Origin of the central pit in hemimicelles of semifluorinated alkanes: How molecular dipoles and substrate deformation can determine supra-molecular morphology.

HYPOTHESIS:Semifluorinated alkanes amphiphiles spontaneously form highly monodispersed hemimicelles at the surface of water. The origin of the formation and complex structure of these surprising supramolecular aggregates were only recently clarified using molecular dynamics simulations (MD). The existence of a pit at the center of these aggregates made up of almost 3000 molecules was indeed reproduced by the MD simulations, but not understood. METHOD:A careful strategy of atomistic MD simulations comparing non-electrostatic force fields with force fields that include electrostatic forces, thus bearing an implicit or explicit dipole, allowed demonstrating the roles of dipolar interactions and interactions with the liquid subphase on the morphology of the aggregates.
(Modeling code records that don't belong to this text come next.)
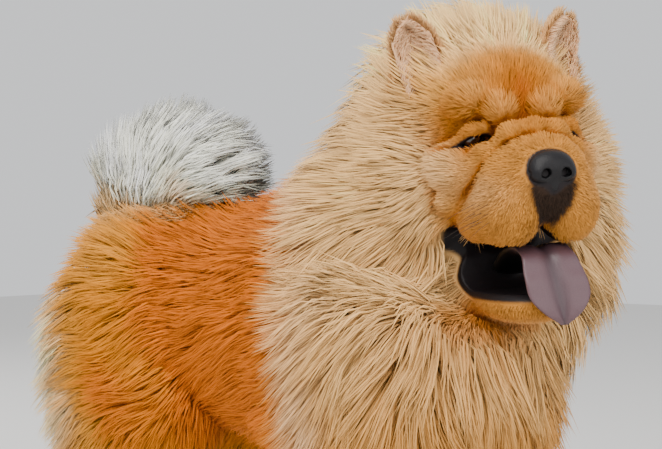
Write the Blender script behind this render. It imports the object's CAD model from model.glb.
# A chow chow standing with its head turned, mouth open and tail over its back:
# one skin under a coat of solid tufts
import math

import bpy
import numpy as np
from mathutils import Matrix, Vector, kdtree


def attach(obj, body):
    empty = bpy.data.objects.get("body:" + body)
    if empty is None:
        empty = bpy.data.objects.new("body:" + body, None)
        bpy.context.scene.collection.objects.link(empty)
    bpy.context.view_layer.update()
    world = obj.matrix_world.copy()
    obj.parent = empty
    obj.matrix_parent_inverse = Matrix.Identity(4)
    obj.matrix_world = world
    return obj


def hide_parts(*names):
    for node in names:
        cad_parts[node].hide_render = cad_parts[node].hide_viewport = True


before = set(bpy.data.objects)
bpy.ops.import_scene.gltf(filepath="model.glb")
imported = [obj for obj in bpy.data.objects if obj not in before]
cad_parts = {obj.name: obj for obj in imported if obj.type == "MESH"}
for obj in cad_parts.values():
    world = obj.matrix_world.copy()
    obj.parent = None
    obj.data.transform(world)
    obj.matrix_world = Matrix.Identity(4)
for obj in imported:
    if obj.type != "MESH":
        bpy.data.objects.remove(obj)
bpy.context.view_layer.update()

# The forms below are in the model's own millimetres, and moved so that the animal stands over the origin
SHIFT = np.array([-10.0, -11.0, 0.0])


def metres(p):
    return (np.asarray(p, float) + SHIFT) / 1000


# Driving dimensions, as the solids have them
WITHERS = 500
HIP_X = -180
SHOULDER_X = 130
TRUNK_Z = 372
LEG_SPREAD = 74
BODY_COAT = 44
RUFF_COAT = 92
BREECH_COAT = 62
SKIN_SHARE = 0.1
GAP = 0.3
FLOOR_CLEARANCE = 0.6

# The head's own frame: its origin lies between the eyes, +X out of the face, +Z up
HEAD_AT = np.array([300.0, -38.0, 572.0])
HEAD_TURN, HEAD_LIFT, HEAD_ROLL = (math.radians(a) for a in (-37, -2, 4))
EYE_AT = (-3, 46, 0)
EYE_RADIUS = 12
NOSE_AT = np.array([77.0, 0.0, -33.0])


def turned(axis, angle):
    c, s = math.cos(angle), math.sin(angle)
    made = np.eye(3)
    u, v = [(1, 2), (2, 0), (0, 1)][axis]
    made[u, u] = made[v, v] = c
    made[u, v], made[v, u] = -s, s
    return made


HEAD_AXES = turned(2, HEAD_TURN) @ turned(1, -HEAD_LIFT) @ turned(0, HEAD_ROLL)


def in_head(p):
    return (p - HEAD_AT) @ HEAD_AXES


def out_of_head(q):
    return np.asarray(q, float) @ HEAD_AXES.T + HEAD_AT


def mix(a, b, t):
    return a + (b - a) * t


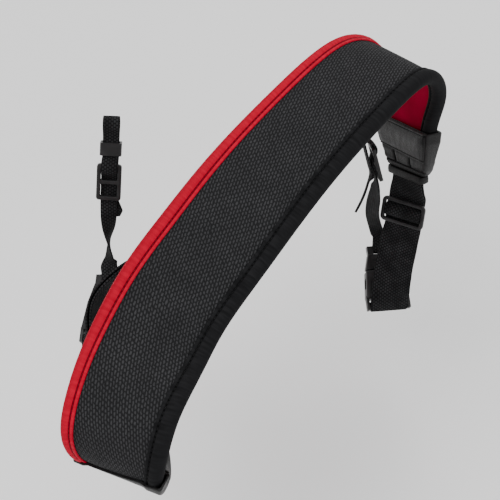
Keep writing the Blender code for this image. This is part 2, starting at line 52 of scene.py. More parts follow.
PAD_WIDTH = 66.0
PAD_END_SHARE = 0.87
PAD_TAPER = 60.0
FACE_THICK = 2.4
LINING_THICK = 2.4
BINDING_WALL = 1.1
RED_BAND = 9.0
BLACK_BAND = 11.0
PAD_EDGE_INSET = 2.5

TAB_LENGTH = 26.0
TAB_OVERLAP = {"left": 26.0, "right": 7.5}
TAB_WALL = 1.5
TAB_END_WIDTH = 33.0
PATCH_LENGTH = 13.0
PATCH_WALL = 1.1
KEEPER_LENGTH = 5.0

WIDE_WEBBING = 25.0
WIDE_THICK = 1.6
NARROW_WEBBING = 10.0
NARROW_THICK = 1.3

SLIDE_WIDTH = 30.5
SLIDE_LENGTH = 17.0
SLIDE_THICK = 2.4
SLIDE_RAIL = 2.5
SLIDE_FROM_TAB = 25.0

BUCKLE_LENGTH = 40.0
BUCKLE_THICK = 8.0
BAR_RADIUS = 1.5
NARROW_BAR_RADIUS = 1.3
BAR_OUT = 1.7

ADJUSTER_WIDTH = 15.0
ADJUSTER_LENGTH = 23.0
ADJUSTER_THICK = 2.2
ADJUSTER_RAIL = 2.4
LOOP_LENGTH = 8.0
LUG_EYE_RADIUS = 4.0

# How far out from their runs the webbing's layers, the slides and the adjusters lie.
WIDE_INNER = 0.3
WIDE_FRONT = WIDE_INNER - WIDE_THICK - 2 * GAP
SLIDE_PLANE = WIDE_FRONT - WIDE_THICK / 2 - 2 * GAP - SLIDE_THICK / 2
NARROW_BEHIND = 1.0
NARROW_FRONT = -NARROW_BEHIND
ADJUSTER_PLANE = NARROW_FRONT - NARROW_THICK / 2 - 2 * GAP - ADJUSTER_THICK / 2

# Sizes of the dressed surface alone. A hem lies flat inside each binding's seam, and under it lies the panel.
HEM = 2.5
HEM_TOP = FACE_THICK + 1.5 * GAP
PANEL_CROWN = 0.55
LOBE_RISE = 1.75

# The left tab's mouth starts later at the red edge than at the black one. Both tabs hug the panel there.
LATE_START = 9.0
TAB_HUG = 1.05
TAB_PUFF = 0.75
TAB_CORNER = 1.9
TAB_SEAM_SHARES = (-0.42, 0.30)
TAB_SEAM_WIDTH = 0.8
TAB_END_SEAM = TAB_LENGTH - 3.8
TAB_END_SEAM_WIDTH = 0.6
PATCH_FOLD = 0.75
PATCH_PUFF = 0.6
PATCH_SEAM = 1.6
PATCH_SEAM_WIDTH = 0.45
KEEPER_CORNER = 2.4
KEEPER_DROP = 0.8

# The spacing of a route's points where it is flat and of a webbing's rings, and the angle of sharp edges.
ROUTE_STEP = 4.5
RING_STEP = 1.1
SOFT_ANGLE = math.radians(35)

# A place on a run, in millimetres, and the across direction there, in degrees: its turn from +X, seen from
# above, and its rise from the level.
Place = namedtuple("Place", "x y z turn rise")

LEFT_WEBBING = (
    Place(-108, -41, -115, -9, 15),
    Place(-107, -52, -123, -10, 17),
    Place(-106, -65, -126, -15, 24),
    Place(-107, -75, -119, -22, 34),
    Place(-110, -75, -108, -38, 46),
    Place(-114, -64, -100, -60, 55),
    Place(-114, -50, -94, -88, 60),
    Place(-110, -36, -87, -113, 60),
    Place(-100, -26, -78, -114, 61),
    Place(-86, -19, -70, -103, 64),
    Place(-72, -19, -64, -78, 68),
    Place(-63, -34, -65, -51, 66),
    Place(-63, -57, -71, -33, 61),
    Place(-69, -87, -78, -29, 54),
    Place(-77, -113, -83, -29, 47),
)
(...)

FINDINGS:The simulation results clearly show that within the hemimicelles the strong molecular dipoles located at the CH2-CF2 junctions tend to align, leading to a collective shift of the PFAA molecules relatively to each other. This shift is responsible for the curvature of the hemimicelles and originates the central pit, provided the possibility of deforming the surface of the water sub-phase. Comparisons with non-electrostatic force field results further contribute to understand the origin of the self-assembling process. The results directly connect for the first time a molecular property with a mesoscopic structural feature. Given the molecular simplicity of these "primitive" amphiphiles compared to the common hydrophilic/hydrophobic surfactants, the results contribute to understand self-assembly in general.